Appellant Jesus Maria O. Gallegos next testified. He said he could speak just a little English and could not read it. He testified that the salesmen told him they would take pictures of his home before and after the remodeling to use for advertising and would charge him just the cost of the labor, which was $395. He didn’t know he was to pay more than $2,800 until “Gulf Coast Finance Co.” called him and told him he was to pay 60 installments of $47.-78 each.

He and his wife did sign the contract for the door-to-door salesmen, and work was started two or three days later. They also signed a contract when taken before a notary public. He remembers signing only those two contracts. His attorney then asked why he signed the third contract, “this instrument”? He said he did so because the man told him that he needed to get it signed so that he (the carpenter) could get his pay.

Gallegos testified that when he went before the notary public they didn’t tell him he was signing an M. & M. lien contract or that the papers could be assigned. He later called American Builders and Gulf Coast and told them that the work had not been completed.

On authority of Allied Building Credits v. Ellis, supra, we hold that the proof that Gulf Coast had knowledge of and required the additional instrument, the completion certificate, made of Gulf Coast an original party to the additional instrument. It thus lost what might otherwise have been its status as a holder in due course, and is bound by any defenses the appellants had against Texas American.

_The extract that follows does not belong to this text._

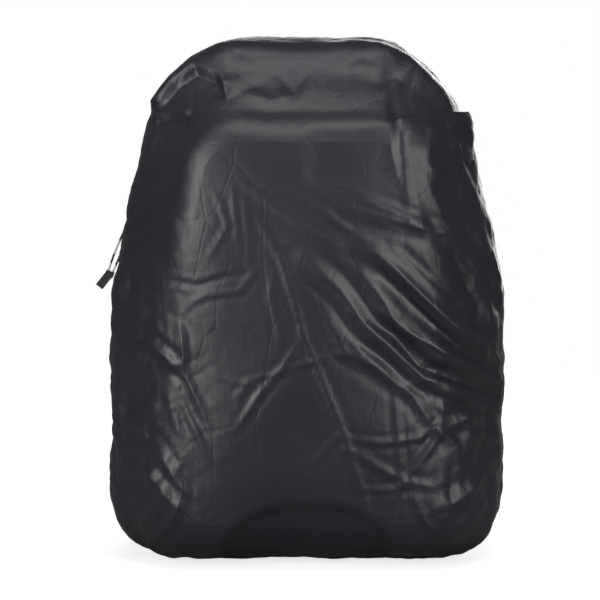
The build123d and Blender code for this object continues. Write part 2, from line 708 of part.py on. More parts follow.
def cover_sections(inset):
    """The cover's outlines from hem to face, inset from its outer surface."""
    body, pocket = BODY_STATIONS, POCKET_STATIONS
    outer = [
        (HEM, outline_at(body, HEM).draped(HEM_SLACK)),
        (FULL_DEPTH, outline_at(body, FULL_DEPTH).draped(FULL_SLACK)),
        (MAIN_ZIP_FRONT + 3, MIDDLE_OUTLINE.draped(FULL_SLACK)),
        (POCKET_ROOT - 14, outline_at(pocket, POCKET_ROOT - 14).draped(FULL_SLACK + 3)),
        (POCKET_FACE + 4, outline_at(pocket, POCKET_FACE + 4).grown(FULL_SLACK - 4)),
        (POCKET_FACE - 8, outline_at(pocket, POCKET_FACE)),
    ]
    pressed = [(y, replace(outline, low=outline.low - PRESSED)) for y, outline in outer]
    return [(y, outline.grown(-inset)) for y, outline in pressed]


def make_cover():
    outer = cover_sections(0.0)
    inner = cover_sections(COVER_CLOTH)
    inner[-1] = (inner[-1][0] + COVER_CLOTH, inner[-1][1])
    shell = lofted(outer) - lofted(inner) - below(0.0)
    hem_outline = outline_at(BODY_STATIONS, HEM).draped(HEM_SLACK).grown(-COVER_CLOTH - NEAR)
    elastic = prism(hem_outline, HEM, HEM - HEM_WIDTH)
    elastic -= prism(hem_outline.grown(-ELASTIC), HEM, HEM - HEM_WIDTH)
    return {"rain_cover": shell, "hem_elastic": elastic}


# ---------------------------------------------------------------------------------------------

def main():
    os.makedirs("parts", exist_ok=True)
    pieces = {
        **make_walls(),
        **make_lid(),
        **make_pocket(),
        "lining": make_lining(),
        "lid_piping": piping(LID_OUTLINE, LID_FACE),
        "pocket_piping": piping(POCKET_FACE_OUTLINE, POCKET_FACE + POCKET_WALL),
        **make_zip_parts(),
        **make_sliders(),
        **make_base(),
        **make_strap("lower", LOWER_STRAP),
        **make_strap("upper", UPPER_STRAP),
        **make_handle(),
        **make_cover(),
    }
    for name, piece in pieces.items():
        export_step(piece, f"parts/{name}.step")
        print(name, len(piece.solids()), round(sum(s.volume for s in piece.solids())))


if __name__ == "__main__":
    main()
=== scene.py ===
"""A soft tail bag that stands on its lower end, with a loose rain cover of coated nylon pulled over it.

Metres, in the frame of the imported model: +Z is up, -Y is the covered front, and +Y is the base of the bag.
"""

import math
import random

import bmesh
import bpy
import numpy as np
from mathutils import Matrix, Vector, noise


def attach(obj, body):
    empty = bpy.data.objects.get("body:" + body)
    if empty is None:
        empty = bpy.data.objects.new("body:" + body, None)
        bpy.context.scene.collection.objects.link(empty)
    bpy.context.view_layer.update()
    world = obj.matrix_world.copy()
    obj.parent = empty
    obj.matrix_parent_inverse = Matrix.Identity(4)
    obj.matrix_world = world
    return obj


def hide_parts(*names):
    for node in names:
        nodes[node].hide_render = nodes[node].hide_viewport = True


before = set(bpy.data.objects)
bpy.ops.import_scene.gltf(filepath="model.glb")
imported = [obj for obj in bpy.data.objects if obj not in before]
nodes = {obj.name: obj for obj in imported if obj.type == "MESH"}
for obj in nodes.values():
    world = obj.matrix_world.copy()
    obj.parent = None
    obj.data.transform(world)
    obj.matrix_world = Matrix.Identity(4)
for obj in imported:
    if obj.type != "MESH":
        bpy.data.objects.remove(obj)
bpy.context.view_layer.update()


# --------------------------------------------------------------------------------------------
# Camera
# --------------------------------------------------------------------------------------------

CAMERA_DISTANCE = 2.1
CAMERA_RISE = math.radians(4.0)
AIM = Vector((-0.007, 0.0, 0.2465))
FRAME_WIDTH = 0.581  # how much of the plane through the bag the picture takes in
SENSOR = 0.036

camera_place = AIM + CAMERA_DISTANCE * Vector((0.0, -math.cos(CAMERA_RISE), math.sin(CAMERA_RISE)))


def make_camera():
    data = bpy.data.cameras.new("camera")
    data.sensor_width = SENSOR
    data.lens = SENSOR * CAMERA_DISTANCE / FRAME_WIDTH * 1000.0
    data.sensor_width = SENSOR * 1000.0
    data.clip_start = 0.05
    data.clip_end = 50.0
    camera = bpy.data.objects.new("camera", data)
    camera.location = camera_place
    camera.rotation_euler = (AIM - camera_place).to_track_quat("-Z", "Y").to_euler()
    bpy.context.scene.collection.objects.link(camera)
    bpy.context.scene.camera = camera


# --------------------------------------------------------------------------------------------
# Meshes
# --------------------------------------------------------------------------------------------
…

Mr. Gallegos testified to fraudulent misrepresentations made to him as to the amount to be charged for the work, but there is no evidence that he relied on them. As we have noticed, he testified that he relied on a carpenter’s representation that his signature was needed when he signed an unidentified instrument, but such representation was not shown to be untrue. Mrs. Gallegos also related that they went to a notary public’s home to sign some papers because the carpenter wanted to get his money that day. This testimony does not raise the element of reliance on fraudulent misrepresentations.

One who seeks to rescind an agreement because of fraudulent representations must show that he relied on such representations and that they induced him to execute the agreement. Traders & General Ins. Co. v. Bailey, 127 Tex. 322, 94 S. W.2d 134 (1936). In order to avoid a contract for fraud it is necessary to show that the fraudulent representation was relied on to the extent that it was a material factor in inducing the making of the contract and without which it would not have been made. First State Bank of Bellaire v. Olde Colony House, 414 S.W.2d 221 (Tex.Civ.App.1967, writ ref. n. r. e.); Buchanan v. Burnett, 102 Tex. 492, 119 S.W. 1141 (Tex.1909).

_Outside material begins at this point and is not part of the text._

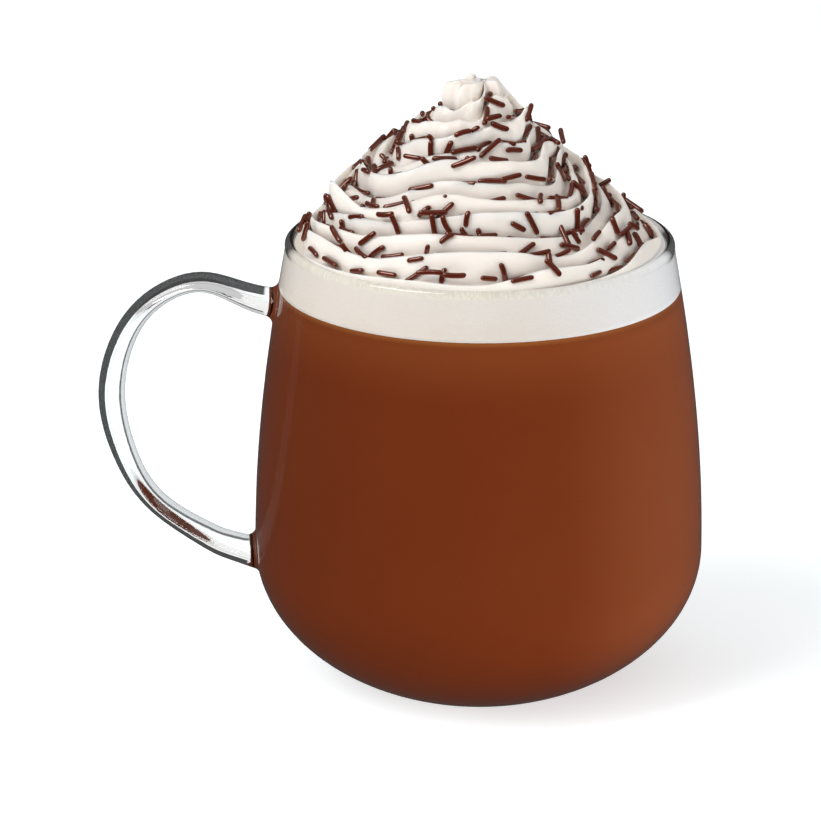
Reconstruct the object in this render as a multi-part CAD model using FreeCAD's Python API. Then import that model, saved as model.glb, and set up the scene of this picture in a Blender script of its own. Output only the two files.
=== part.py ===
"""A glass mug of chocolate latte under milk foam and a piped swirl of whipped cream.

Millimetres. The origin is the middle of the face that the mug stands on, +Z is up,
and the handle reaches out along -X.
"""

import FreeCAD, Part

import math
import os

from FreeCAD import Vector

# Bowl of the mug, outside
mug_height = 98.0
rim_radius = 41.0            # outside of the wall, just under the lip
rim_lean = 0.17              # how far the wall still leans in at the lip, per mm of height
rim_reach = 9.0              # how far down that lean shapes the wall
belly_radius = 48.0          # the widest place
belly_height = 30.3
belly_reach = 30.0           # how far up the widest place shapes the wall
foot_radius = 20.0           # edge of the flat that it stands on

# Glass
wall = 2.0
floor_thickness = 5.0
lip_swell = 0.1              # the lip is a fire-polished bead, this much fuller than the wall on each side
lip_radius = wall / 2 + lip_swell
lip_blend = 0.5

# Handle: a drawn rod of oval section, thinnest over its crown. Each pair places the middle
# of the rod: millimetres out from the belly, and the share of the way up from root to root.
handle_top_drop = 14.5       # middle of the upper root, below the lip
handle_crown = (12.0, 1.089)
handle_shoulder = (22.1, 1.002)
handle_brow = (28.3, 0.830)
handle_reach = (30.3, 0.630)
handle_bend = (27.4, 0.392)
handle_knee = (19.9, 0.188)
handle_shin = (8.5, 0.054)
handle_low_drop = 2.7        # middle of the lower root, below the widest place
handle_top_rise = 0.05       # slope of the rod as it leaves the wall
handle_low_fall = 0.34       # slope of the rod as it comes back to the wall
handle_depth = 8.4           # across the plane of the handle
crown_thickness = 3.8        # in the plane of the handle
reach_thickness = 5.7
knee_thickness = 4.4
root_thickness = 6.4
root_depth = 9.0
root_blend = 1.8
handle_rings = 36
handle_ring_points = 16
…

We find no other fact issues raised by the evidence which support any *949defensive theory pleaded by the defendants or tried by consent. As to partial failure of consideration, the appellants offered testimony that the work was not completed, but made no showing as to degree or extent. Partial failure of consideration does not invalidate a contract, but is a defense pro tanto thereto. American National Bank of Houston v. American Loan & Mortgage Co., 228 S.W. 169 (Tex.Com.App.1921, judg. adopted). The defense of partial want of consideration is allowed only to the extent that it is shown. L. D. Powell Co. v. Sturgeon, 299 S.W. 274 (Tex.Civ.App.1927, no writ). We overrule the appellants’ first point of error.

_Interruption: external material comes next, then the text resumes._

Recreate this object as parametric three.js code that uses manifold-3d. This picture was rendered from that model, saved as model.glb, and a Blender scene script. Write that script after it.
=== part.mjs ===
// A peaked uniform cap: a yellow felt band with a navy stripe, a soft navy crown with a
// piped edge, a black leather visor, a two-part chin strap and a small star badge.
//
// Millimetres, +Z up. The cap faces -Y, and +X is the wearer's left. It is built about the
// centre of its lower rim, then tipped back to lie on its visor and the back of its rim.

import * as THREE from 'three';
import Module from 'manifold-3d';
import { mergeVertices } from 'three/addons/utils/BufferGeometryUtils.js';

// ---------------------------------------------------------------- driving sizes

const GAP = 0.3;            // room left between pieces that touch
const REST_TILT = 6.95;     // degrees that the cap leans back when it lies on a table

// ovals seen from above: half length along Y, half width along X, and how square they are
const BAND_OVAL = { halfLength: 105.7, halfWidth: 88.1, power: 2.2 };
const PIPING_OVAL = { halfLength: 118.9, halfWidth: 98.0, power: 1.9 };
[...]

In their second point the appellants complain of the trial court’s having granted the motion for dismissal filed by Texas American and having refused to permit appellants to file a trial amendment. We overrule this point. Texas American’s motion for dismissal contained a disclaimer as to any ■ interest in the instruments which Mr. and Mrs. Gallegos were seeking to have set aside and an assertion that the petition of the Gallegos’ sought no relief against Texas American other than cancellation of such instruments.

It also prayed for general relief and contained allegations that agents, servants and employees of Texas American, acting within the scope of their employment, made certain fraudulent misrepresentations of fact to Mr. and Mrs. Gallegos thus inducing them to sign the note in question, and that “said representations were material to the fact that these defendants signed said note and said defendants relied on these representations to their damage.”

Except in special situations, such as rescission of a contract, removing of a cloud on the title of property or application for an injunction, a general prayer authorizes a judgment for any relief (within the court’s jurisdiction) justified by the proof admitted under the allegations of the complaint and consistent with a theory of the claim reflected in the petition. 2 McDonald, Texas Civil Practice 157, Pleading: Petition § 6.26 (1970 ed.).

The Gallegos’ prayer for cancellation of the instruments is inconsistent with a prayer for a judgment over against Texas American for the amount of any recovery by Gulf Coast from Mr. and Mrs. Gallegos, so their prayer for general relief would not authorize such a judgment in their favor.

Mr. and Mrs. Gallegos complain that they should have been allowed to amend their third-party action to ask that in the event Gulf Coast obtained a judgment against them they should recover against Texas American. We think there would be little surprise in such an amendment, but find nothing in the record to show that appellants ever reduced such proposed amendment to writing and filed it as a pleading in this case. They have waived their proposed amendment. Smith v. Davis, 453 S.W.2d 340 (Tex.Civ.App.1970, writ ref. n. r. e.).

They have also waived it by failing to ask for a continuance or for permission to withdraw their announcement of ready. Tanebaum Textile Co. v. Sidran, 423 S.W.2d 635 (Tex.Civ.App.1967, writ ref. n. r. e.).

We find no merit in the appellants’ third and fourth points of error. Although the trial judge sustained an objection to the written contract, its contents were read to the jury and were in evidence without objection.

As to the interest rate book which was offered in evidence, no showing was made as to its authenticity, reliability or accuracy.

We affirm the judgment of the trial court.